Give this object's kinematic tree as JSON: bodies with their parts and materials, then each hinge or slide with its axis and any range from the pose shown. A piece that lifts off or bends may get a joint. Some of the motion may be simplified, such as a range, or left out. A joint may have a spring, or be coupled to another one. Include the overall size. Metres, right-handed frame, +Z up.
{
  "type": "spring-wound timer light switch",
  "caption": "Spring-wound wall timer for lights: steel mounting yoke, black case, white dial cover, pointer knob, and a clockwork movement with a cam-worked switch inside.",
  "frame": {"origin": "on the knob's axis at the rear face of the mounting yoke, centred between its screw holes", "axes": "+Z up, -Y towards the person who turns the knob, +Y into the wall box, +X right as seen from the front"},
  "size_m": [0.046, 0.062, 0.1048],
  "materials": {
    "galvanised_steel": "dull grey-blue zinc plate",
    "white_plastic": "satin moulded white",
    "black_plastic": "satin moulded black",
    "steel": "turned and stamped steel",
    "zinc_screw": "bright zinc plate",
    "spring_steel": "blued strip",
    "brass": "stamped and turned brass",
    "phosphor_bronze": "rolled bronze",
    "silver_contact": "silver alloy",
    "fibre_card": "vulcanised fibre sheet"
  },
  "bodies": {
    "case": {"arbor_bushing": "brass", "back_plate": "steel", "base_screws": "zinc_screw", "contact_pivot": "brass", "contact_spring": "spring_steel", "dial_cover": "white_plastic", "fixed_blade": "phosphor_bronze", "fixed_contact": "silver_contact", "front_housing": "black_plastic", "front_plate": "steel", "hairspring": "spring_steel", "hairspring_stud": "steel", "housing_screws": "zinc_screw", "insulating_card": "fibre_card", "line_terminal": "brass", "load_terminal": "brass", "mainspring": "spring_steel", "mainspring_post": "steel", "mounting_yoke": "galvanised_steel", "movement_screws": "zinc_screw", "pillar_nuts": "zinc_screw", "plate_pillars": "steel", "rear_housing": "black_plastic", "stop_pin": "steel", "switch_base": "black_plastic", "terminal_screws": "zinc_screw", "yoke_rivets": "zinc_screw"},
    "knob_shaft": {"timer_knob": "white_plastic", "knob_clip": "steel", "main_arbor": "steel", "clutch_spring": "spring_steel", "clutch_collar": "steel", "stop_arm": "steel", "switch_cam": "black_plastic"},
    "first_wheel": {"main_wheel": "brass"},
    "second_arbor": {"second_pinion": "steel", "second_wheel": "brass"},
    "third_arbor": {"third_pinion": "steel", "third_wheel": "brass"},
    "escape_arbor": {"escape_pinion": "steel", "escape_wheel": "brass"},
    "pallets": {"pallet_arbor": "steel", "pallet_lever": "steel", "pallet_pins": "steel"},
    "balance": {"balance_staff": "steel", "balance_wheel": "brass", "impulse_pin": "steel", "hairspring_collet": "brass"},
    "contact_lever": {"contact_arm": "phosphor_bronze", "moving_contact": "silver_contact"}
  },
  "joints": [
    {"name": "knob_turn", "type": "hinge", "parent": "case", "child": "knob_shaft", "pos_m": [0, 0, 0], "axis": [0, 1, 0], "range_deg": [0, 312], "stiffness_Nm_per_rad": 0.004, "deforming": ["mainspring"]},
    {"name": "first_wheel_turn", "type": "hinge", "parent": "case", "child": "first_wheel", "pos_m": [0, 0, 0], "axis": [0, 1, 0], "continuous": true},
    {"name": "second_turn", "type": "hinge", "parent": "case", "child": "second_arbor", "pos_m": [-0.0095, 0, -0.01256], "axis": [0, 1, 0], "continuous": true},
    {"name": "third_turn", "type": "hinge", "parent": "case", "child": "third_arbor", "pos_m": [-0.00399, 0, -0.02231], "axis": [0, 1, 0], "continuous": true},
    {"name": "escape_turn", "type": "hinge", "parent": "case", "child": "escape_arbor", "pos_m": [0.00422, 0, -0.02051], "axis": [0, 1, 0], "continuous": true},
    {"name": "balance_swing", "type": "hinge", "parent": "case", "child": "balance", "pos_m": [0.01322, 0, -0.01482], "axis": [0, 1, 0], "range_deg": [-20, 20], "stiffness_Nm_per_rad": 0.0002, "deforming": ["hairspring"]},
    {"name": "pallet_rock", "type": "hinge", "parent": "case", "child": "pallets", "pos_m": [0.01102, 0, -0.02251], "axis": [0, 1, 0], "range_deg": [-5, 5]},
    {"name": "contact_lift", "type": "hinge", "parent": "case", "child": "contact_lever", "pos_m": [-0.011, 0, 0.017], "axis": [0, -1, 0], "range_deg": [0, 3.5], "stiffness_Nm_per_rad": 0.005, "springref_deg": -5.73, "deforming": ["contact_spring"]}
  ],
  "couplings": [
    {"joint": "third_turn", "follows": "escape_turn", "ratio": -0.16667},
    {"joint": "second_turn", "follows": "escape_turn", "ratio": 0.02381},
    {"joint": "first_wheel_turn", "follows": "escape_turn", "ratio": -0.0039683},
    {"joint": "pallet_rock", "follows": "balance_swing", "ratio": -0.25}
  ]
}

## [The request]
Write the material out exactly, with nothing left out.

## [Completed task]
Give this object's kinematic tree as JSON: bodies with their parts and materials, then each hinge or slide with its axis and any range from the pose shown. A piece that lifts off or bends may get a joint. Some of the motion may be simplified, such as a range, or left out. A joint may have a spring, or be coupled to another one. Include the overall size. Metres, right-handed frame, +Z up.
{
  "type": "spring-wound timer light switch",
  "caption": "Spring-wound wall timer for lights: steel mounting yoke, black case, white dial cover, pointer knob, and a clockwork movement with a cam-worked switch inside.",
  "frame": {"origin": "on the knob's axis at the rear face of the mounting yoke, centred between its screw holes", "axes": "+Z up, -Y towards the person who turns the knob, +Y into the wall box, +X right as seen from the front"},
  "size_m": [0.046, 0.062, 0.1048],
  "materials": {
    "galvanised_steel": "dull grey-blue zinc plate",
    "white_plastic": "satin moulded white",
    "black_plastic": "satin moulded black",
    "steel": "turned and stamped steel",
    "zinc_screw": "bright zinc plate",
    "spring_steel": "blued strip",
    "brass": "stamped and turned brass",
    "phosphor_bronze": "rolled bronze",
    "silver_contact": "silver alloy",
    "fibre_card": "vulcanised fibre sheet"
  },
  "bodies": {
    "case": {"arbor_bushing": "brass", "back_plate": "steel", "base_screws": "zinc_screw", "contact_pivot": "brass", "contact_spring": "spring_steel", "dial_cover": "white_plastic", "fixed_blade": "phosphor_bronze", "fixed_contact": "silver_contact", "front_housing": "black_plastic", "front_plate": "steel", "hairspring": "spring_steel", "hairspring_stud": "steel", "housing_screws": "zinc_screw", "insulating_card": "fibre_card", "line_terminal": "brass", "load_terminal": "brass", "mainspring": "spring_steel", "mainspring_post": "steel", "mounting_yoke": "galvanised_steel", "movement_screws": "zinc_screw", "pillar_nuts": "zinc_screw", "plate_pillars": "steel", "rear_housing": "black_plastic", "stop_pin": "steel", "switch_base": "black_plastic", "terminal_screws": "zinc_screw", "yoke_rivets": "zinc_screw"},
    "knob_shaft": {"timer_knob": "white_plastic", "knob_clip": "steel", "main_arbor": "steel", "clutch_spring": "spring_steel", "clutch_collar": "steel", "stop_arm": "steel", "switch_cam": "black_plastic"},
    "first_wheel": {"main_wheel": "brass"},
    "second_arbor": {"second_pinion": "steel", "second_wheel": "brass"},
    "third_arbor": {"third_pinion": "steel", "third_wheel": "brass"},
    "escape_arbor": {"escape_pinion": "steel", "escape_wheel": "brass"},
    "pallets": {"pallet_arbor": "steel", "pallet_lever": "steel", "pallet_pins": "steel"},
    "balance": {"balance_staff": "steel", "balance_wheel": "brass", "impulse_pin": "steel", "hairspring_collet": "brass"},
    "contact_lever": {"contact_arm": "phosphor_bronze", "moving_contact": "silver_contact"}
  },
  "joints": [
    {"name": "knob_turn", "type": "hinge", "parent": "case", "child": "knob_shaft", "pos_m": [0, 0, 0], "axis": [0, 1, 0], "range_deg": [0, 312], "stiffness_Nm_per_rad": 0.004, "deforming": ["mainspring"]},
    {"name": "first_wheel_turn", "type": "hinge", "parent": "case", "child": "first_wheel", "pos_m": [0, 0, 0], "axis": [0, 1, 0], "continuous": true},
    {"name": "second_turn", "type": "hinge", "parent": "case", "child": "second_arbor", "pos_m": [-0.0095, 0, -0.01256], "axis": [0, 1, 0], "continuous": true},
    {"name": "third_turn", "type": "hinge", "parent": "case", "child": "third_arbor", "pos_m": [-0.00399, 0, -0.02231], "axis": [0, 1, 0], "continuous": true},
    {"name": "escape_turn", "type": "hinge", "parent": "case", "child": "escape_arbor", "pos_m": [0.00422, 0, -0.02051], "axis": [0, 1, 0], "continuous": true},
    {"name": "balance_swing", "type": "hinge", "parent": "case", "child": "balance", "pos_m": [0.01322, 0, -0.01482], "axis": [0, 1, 0], "range_deg": [-20, 20], "stiffness_Nm_per_rad": 0.0002, "deforming": ["hairspring"]},
    {"name": "pallet_rock", "type": "hinge", "parent": "case", "child": "pallets", "pos_m": [0.01102, 0, -0.02251], "axis": [0, 1, 0], "range_deg": [-5, 5]},
    {"name": "contact_lift", "type": "hinge", "parent": "case", "child": "contact_lever", "pos_m": [-0.011, 0, 0.017], "axis": [0, -1, 0], "range_deg": [0, 3.5], "stiffness_Nm_per_rad": 0.005, "springref_deg": -5.73, "deforming": ["contact_spring"]}
  ],
  "couplings": [
    {"joint": "third_turn", "follows": "escape_turn", "ratio": -0.16667},
    {"joint": "second_turn", "follows": "escape_turn", "ratio": 0.02381},
    {"joint": "first_wheel_turn", "follows": "escape_turn", "ratio": -0.0039683},
    {"joint": "pallet_rock", "follows": "balance_swing", "ratio": -0.25}
  ]
}